Task to carry out
Starting at the first line of the data below, write out each line exactly until you reach the line containing "return np.stack([radius *", and include that line too.

Given data
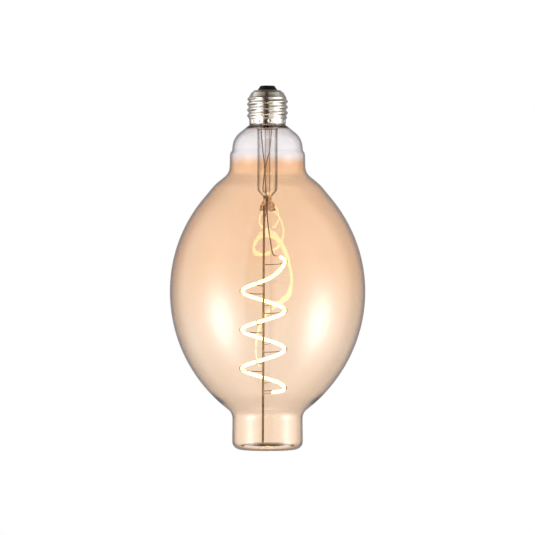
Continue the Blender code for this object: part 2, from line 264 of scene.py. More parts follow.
def sweep(path, guide, section, scale=None):
    """A section of (first, second) offsets carried along a path, shrunk to a point past each end."""
    path = np.asarray(path, float)
    first, second = frames(path, guide)
    scale = np.ones(len(path)) if scale is None else scale
    across = section[None, :, :1] * first[:, None] + section[None, :, 1:] * second[:, None]
    grid = path[:, None] + scale[:, None, None] * across
    start = np.repeat(path[:1, None], len(section), axis=1)
    end = np.repeat(path[-1:, None], len(section), axis=1)
    return np.concatenate([start, grid, end])


def circle(radius, sides):
    """A round section with a number of equal sides."""
    angle = np.arange(sides) * 2 * math.pi / sides
    return np.stack([radius * np.cos(angle), radius * np.sin(angle)], axis=1)


def smooth_route(points, spacing):
    """An even run of points on the Catmull-Rom curve through a given route."""
    route = np.asarray(points, float)
    padded = np.vstack([2 * route[0] - route[1], route, 2 * route[-1] - route[-2]])
    t = np.linspace(0, 1, 16, endpoint=False)[None, :, None]
    a, b, c, d = (padded[i:len(padded) - 3 + i][:, None] for i in range(4))
    curve = 0.5 * (2 * b + (c - a) * t + (2 * a - 5 * b + 4 * c - d) * t**2 + (3 * b - a - 3 * c + d) * t**3)
    return even_steps(np.vstack([curve.reshape(-1, 3), route[-1:]]), spacing)


def lay_mesh(name, grid, ring=False, attributes=None):
    """A closed mesh from a grid of points in millimetres, whose columns join up.

    With ring the rows join up too; otherwise the first and last rows are single points. Doubled points
    are merged, so poles close. attributes maps a name to one value for each grid point.
    """
    rows, columns = grid.shape[:2]
    index = np.arange(rows * columns).reshape(rows, columns)
    below = np.roll(index, -1, axis=0) if ring else index[1:]
    above = index if ring else index[:-1]
    quads = np.stack([above, below, np.roll(below, -1, axis=1), np.roll(above, -1, axis=1)], axis=2)
    mesh = bpy.data.meshes.new(name)
    mesh.from_pydata((grid.reshape(-1, 3) * MM).tolist(), [], quads.reshape(-1, 4).tolist())
    for label, values in (attributes or {}).items():
        layer = mesh.attributes.new(label, "FLOAT", "POINT")
        layer.data.foreach_set("value", np.asarray(values, np.float32).ravel())
    bm = bmesh.new()
    bm.from_mesh(mesh)
    bmesh.ops.remove_doubles(bm, verts=bm.verts, dist=1e-7)
    bm.to_mesh(mesh)
    bm.free()
    mesh.shade_smooth()
    return mesh


def settle(name, grid, material, nodes, ring=False, attributes=None, sharp=40.0):
    """Lays a grid as a finished piece that rides on the lamp and stands for its nodes."""
    mesh = lay_mesh(name, grid, ring, attributes)
    mesh.set_sharp_from_angle(angle=math.radians(sharp))
    mesh.materials.append(material)
    piece = bpy.data.objects.new(name, mesh)
    bpy.context.scene.collection.objects.link(piece)
    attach(piece, "root")
    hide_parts(*nodes)


def smooth_step(value, low, high):
    """Rises from 0 at low to 1 at high along a smooth S."""
    t = np.clip((value - low) / (high - low), 0.0, 1.0)
    return t * t * (3 - 2 * t)


# Places on the filament mount

def rod_x(height):
    """The leaning rod's centre at a height."""
    share = (height - ROD_HIGH.z) / (ROD_LOW.z - ROD_HIGH.z)
    return ROD_TOP_X + share * (ROD_BOTTOM_X - ROD_TOP_X)


def coil_height(angle):
    """An even helix, steeper in its first quarter turn and flatter at its end, by hyperbolic tangents."""
    even = COIL_HALF_TURN_HEIGHT - COIL_PITCH * (angle - 180.0) / 360.0
    last = COIL_END_LIFT / 2 * (1 + np.tanh((angle - COIL_END + 25.0) / 20.0))
    return even + COIL_START_LIFT / 2 * (1 - np.tanh((angle - 45.0) / 32.0)) + last


def coil_points(angle, radius=COIL_RADIUS):
    """Points of the filament at angles in degrees, clockwise from above as they go down."""
    angle = np.asarray(angle, float)
    height = coil_height(angle)
    turn = np.radians(angle)
    return np.stack([rod_x(height) + radius * np.cos(turn), -radius * np.sin(turn), height], axis=-1)


# Materials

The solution
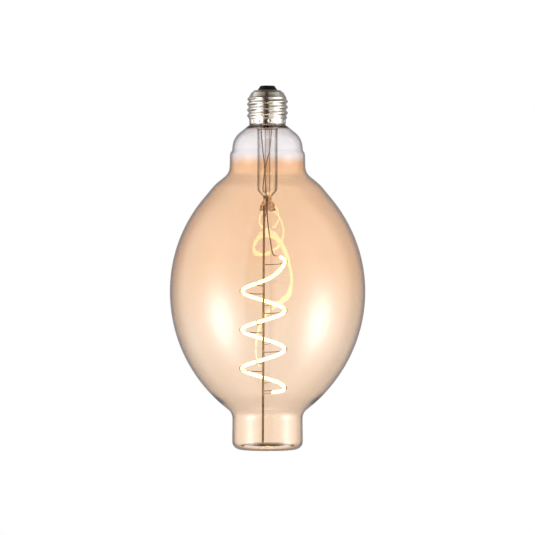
Continue the Blender code for this object: part 2, from line 264 of scene.py. More parts follow.
def sweep(path, guide, section, scale=None):
    """A section of (first, second) offsets carried along a path, shrunk to a point past each end."""
    path = np.asarray(path, float)
    first, second = frames(path, guide)
    scale = np.ones(len(path)) if scale is None else scale
    across = section[None, :, :1] * first[:, None] + section[None, :, 1:] * second[:, None]
    grid = path[:, None] + scale[:, None, None] * across
    start = np.repeat(path[:1, None], len(section), axis=1)
    end = np.repeat(path[-1:, None], len(section), axis=1)
    return np.concatenate([start, grid, end])


def circle(radius, sides):
    """A round section with a number of equal sides."""
    angle = np.arange(sides) * 2 * math.pi / sides
    return np.stack([radius * np.cos(angle), radius * np.sin(angle)], axis=1)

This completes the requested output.